-- Start of DATA SECTION --

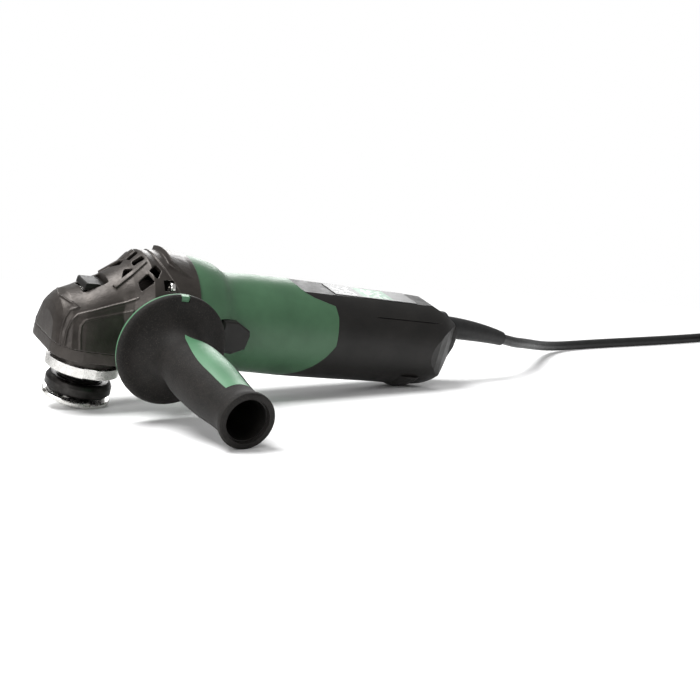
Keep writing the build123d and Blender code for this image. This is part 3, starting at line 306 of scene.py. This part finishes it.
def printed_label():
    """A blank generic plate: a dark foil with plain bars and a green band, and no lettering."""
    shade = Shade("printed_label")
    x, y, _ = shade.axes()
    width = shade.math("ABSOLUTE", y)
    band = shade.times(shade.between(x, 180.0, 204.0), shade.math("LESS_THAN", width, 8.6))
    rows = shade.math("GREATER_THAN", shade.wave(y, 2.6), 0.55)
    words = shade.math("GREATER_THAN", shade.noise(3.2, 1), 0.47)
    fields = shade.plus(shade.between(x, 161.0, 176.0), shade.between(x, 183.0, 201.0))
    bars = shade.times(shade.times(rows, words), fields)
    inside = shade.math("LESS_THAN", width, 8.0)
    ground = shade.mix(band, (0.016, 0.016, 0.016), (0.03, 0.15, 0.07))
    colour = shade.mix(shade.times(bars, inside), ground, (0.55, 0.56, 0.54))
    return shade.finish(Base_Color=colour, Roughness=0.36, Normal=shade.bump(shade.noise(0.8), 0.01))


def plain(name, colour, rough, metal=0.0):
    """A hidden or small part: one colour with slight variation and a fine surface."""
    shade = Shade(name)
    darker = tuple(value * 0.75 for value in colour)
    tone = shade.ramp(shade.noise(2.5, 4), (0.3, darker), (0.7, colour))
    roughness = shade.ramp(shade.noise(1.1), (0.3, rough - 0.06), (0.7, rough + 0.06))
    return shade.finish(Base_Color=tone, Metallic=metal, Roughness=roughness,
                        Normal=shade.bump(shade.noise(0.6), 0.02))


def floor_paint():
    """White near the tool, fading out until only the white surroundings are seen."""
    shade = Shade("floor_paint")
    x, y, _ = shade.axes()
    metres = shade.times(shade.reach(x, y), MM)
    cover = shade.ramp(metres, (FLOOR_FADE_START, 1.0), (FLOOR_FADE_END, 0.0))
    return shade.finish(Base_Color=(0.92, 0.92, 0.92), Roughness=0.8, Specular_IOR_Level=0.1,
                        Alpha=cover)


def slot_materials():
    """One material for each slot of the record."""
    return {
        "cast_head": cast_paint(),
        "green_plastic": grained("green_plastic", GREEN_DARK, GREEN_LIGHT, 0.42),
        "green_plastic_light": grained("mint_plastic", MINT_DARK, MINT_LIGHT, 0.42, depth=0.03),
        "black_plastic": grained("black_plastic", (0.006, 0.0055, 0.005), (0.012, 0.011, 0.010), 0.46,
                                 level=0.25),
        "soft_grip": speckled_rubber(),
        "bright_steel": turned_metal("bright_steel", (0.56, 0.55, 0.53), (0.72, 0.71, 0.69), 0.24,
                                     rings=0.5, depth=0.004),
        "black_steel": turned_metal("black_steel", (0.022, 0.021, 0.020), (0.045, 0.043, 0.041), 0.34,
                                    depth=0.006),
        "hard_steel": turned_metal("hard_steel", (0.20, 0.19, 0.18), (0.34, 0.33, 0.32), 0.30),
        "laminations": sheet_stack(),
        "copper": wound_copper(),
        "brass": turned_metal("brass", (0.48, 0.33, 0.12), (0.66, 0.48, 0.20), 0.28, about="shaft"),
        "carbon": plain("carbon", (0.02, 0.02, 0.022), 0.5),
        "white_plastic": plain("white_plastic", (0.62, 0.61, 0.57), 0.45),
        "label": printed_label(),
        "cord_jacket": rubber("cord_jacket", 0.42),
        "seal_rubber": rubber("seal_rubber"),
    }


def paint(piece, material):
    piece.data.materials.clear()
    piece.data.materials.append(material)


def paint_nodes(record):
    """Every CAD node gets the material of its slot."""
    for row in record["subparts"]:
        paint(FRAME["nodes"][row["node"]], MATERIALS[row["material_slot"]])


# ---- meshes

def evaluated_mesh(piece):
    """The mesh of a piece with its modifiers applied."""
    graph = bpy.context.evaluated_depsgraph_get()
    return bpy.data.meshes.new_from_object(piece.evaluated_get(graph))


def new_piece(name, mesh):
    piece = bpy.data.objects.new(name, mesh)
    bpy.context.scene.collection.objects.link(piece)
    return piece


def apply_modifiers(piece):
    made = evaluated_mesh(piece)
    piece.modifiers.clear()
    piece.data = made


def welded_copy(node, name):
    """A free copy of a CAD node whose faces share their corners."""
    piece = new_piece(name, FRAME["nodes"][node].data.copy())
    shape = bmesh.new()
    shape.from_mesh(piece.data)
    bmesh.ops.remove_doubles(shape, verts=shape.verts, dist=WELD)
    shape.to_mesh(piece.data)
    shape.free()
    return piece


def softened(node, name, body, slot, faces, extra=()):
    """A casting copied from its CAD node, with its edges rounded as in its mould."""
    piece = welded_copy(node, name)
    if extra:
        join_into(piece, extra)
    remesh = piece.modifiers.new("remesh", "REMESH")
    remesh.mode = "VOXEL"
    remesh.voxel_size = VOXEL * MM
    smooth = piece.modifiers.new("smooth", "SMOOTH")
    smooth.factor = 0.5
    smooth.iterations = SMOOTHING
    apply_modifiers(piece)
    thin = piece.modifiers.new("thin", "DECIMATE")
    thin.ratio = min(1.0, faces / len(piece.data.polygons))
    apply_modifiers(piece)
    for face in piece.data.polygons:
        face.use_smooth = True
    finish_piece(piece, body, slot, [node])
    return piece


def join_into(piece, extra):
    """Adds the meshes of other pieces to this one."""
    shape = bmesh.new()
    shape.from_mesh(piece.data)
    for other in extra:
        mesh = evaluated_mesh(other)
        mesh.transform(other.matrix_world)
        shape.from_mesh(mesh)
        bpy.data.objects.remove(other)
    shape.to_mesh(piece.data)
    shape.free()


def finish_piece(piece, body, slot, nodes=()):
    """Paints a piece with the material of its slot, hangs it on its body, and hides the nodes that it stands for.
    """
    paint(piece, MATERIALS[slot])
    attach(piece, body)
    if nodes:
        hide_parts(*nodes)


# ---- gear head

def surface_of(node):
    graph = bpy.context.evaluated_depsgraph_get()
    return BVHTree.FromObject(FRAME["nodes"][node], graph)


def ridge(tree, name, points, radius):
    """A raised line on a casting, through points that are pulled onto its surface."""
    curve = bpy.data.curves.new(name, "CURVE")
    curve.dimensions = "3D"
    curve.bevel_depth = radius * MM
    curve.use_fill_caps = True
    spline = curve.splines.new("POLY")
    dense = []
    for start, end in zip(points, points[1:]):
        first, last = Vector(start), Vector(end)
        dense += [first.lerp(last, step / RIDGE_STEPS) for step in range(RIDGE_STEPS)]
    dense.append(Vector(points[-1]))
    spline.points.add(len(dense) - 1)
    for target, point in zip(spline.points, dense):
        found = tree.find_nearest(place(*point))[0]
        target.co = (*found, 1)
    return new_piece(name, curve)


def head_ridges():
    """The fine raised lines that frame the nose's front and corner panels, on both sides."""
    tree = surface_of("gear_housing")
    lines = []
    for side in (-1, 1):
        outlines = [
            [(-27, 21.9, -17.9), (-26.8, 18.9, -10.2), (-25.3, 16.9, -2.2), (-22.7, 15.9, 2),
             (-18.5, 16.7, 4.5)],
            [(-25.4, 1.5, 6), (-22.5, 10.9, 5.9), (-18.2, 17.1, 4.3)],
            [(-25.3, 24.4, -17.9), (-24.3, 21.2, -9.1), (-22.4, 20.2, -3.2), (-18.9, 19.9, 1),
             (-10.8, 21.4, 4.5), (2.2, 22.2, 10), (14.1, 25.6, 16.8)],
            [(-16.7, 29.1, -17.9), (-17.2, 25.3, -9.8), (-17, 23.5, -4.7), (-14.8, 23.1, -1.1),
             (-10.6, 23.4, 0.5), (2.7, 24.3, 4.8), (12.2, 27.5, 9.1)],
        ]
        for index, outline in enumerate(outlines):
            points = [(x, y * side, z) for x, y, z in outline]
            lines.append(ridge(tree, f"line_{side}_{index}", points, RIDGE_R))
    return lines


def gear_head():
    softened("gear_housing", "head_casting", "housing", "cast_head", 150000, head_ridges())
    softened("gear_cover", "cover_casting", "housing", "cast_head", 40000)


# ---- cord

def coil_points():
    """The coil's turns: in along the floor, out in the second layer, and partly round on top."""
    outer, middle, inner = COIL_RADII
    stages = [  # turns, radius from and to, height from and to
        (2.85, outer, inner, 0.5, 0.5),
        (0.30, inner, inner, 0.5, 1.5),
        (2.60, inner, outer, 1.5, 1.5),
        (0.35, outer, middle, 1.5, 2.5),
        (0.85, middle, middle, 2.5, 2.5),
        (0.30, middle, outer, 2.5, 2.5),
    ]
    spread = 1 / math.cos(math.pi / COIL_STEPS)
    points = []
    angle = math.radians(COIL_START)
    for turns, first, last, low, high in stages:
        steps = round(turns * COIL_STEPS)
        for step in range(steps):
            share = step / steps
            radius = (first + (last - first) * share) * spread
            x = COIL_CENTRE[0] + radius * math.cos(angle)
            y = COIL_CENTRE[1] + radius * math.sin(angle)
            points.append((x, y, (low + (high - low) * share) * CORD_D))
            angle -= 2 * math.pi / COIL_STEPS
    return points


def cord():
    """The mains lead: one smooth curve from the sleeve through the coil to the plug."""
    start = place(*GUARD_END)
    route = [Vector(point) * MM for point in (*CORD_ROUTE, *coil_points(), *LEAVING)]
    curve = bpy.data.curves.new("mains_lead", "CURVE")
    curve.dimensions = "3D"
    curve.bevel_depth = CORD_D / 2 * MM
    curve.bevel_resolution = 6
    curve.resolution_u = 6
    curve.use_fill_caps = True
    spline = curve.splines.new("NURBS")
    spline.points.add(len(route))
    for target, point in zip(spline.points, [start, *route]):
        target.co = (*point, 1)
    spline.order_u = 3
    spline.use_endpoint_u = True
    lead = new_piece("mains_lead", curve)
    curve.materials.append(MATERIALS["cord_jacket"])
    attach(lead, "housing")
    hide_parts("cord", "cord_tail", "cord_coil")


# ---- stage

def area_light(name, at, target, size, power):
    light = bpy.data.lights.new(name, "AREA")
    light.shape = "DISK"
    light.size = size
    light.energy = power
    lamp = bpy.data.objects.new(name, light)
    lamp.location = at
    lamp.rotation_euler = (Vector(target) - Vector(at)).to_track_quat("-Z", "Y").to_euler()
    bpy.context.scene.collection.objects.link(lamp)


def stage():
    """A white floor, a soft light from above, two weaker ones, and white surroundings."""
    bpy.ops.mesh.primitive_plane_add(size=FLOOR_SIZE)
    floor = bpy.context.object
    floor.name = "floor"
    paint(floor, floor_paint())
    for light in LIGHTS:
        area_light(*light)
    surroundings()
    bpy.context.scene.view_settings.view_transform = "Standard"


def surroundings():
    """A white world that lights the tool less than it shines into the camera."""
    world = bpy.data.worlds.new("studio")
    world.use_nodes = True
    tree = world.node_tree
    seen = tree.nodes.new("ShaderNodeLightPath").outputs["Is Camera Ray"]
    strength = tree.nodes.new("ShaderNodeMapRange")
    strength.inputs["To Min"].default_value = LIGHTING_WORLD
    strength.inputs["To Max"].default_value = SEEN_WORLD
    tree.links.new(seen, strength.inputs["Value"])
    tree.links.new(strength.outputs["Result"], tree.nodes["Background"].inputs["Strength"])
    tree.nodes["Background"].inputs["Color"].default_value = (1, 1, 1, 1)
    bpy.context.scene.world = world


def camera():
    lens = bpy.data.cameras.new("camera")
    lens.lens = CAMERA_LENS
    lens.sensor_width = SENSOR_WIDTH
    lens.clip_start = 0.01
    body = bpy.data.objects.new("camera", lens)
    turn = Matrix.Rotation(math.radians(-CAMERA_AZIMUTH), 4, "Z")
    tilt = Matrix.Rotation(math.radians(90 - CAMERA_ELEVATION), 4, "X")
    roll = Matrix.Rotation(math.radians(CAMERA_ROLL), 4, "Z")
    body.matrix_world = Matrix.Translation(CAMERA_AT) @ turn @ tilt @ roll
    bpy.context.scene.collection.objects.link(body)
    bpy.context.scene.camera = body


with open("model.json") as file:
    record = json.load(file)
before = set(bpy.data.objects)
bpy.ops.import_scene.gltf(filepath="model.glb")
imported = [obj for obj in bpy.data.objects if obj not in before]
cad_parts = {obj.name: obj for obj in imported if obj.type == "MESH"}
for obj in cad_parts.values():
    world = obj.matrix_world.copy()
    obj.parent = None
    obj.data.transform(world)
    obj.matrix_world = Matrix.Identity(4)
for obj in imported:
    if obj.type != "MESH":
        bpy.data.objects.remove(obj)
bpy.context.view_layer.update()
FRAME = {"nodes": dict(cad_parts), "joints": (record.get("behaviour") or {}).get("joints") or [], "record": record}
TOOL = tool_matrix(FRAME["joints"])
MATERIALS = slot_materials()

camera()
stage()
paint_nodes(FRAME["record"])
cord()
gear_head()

-- End of DATA SECTION --

WHAT YOU WILL DO:
In the listing above, find the line with "record = json.load(file)" and the line with "bpy.context.view_layer.update()", then print exactly those lines and every line between them.

EXPECTED ANSWER:
    record = json.load(file)
before = set(bpy.data.objects)
bpy.ops.import_scene.gltf(filepath="model.glb")
imported = [obj for obj in bpy.data.objects if obj not in before]
cad_parts = {obj.name: obj for obj in imported if obj.type == "MESH"}
for obj in cad_parts.values():
    world = obj.matrix_world.copy()
    obj.parent = None
    obj.data.transform(world)
    obj.matrix_world = Matrix.Identity(4)
for obj in imported:
    if obj.type != "MESH":
        bpy.data.objects.remove(obj)
bpy.context.view_layer.update()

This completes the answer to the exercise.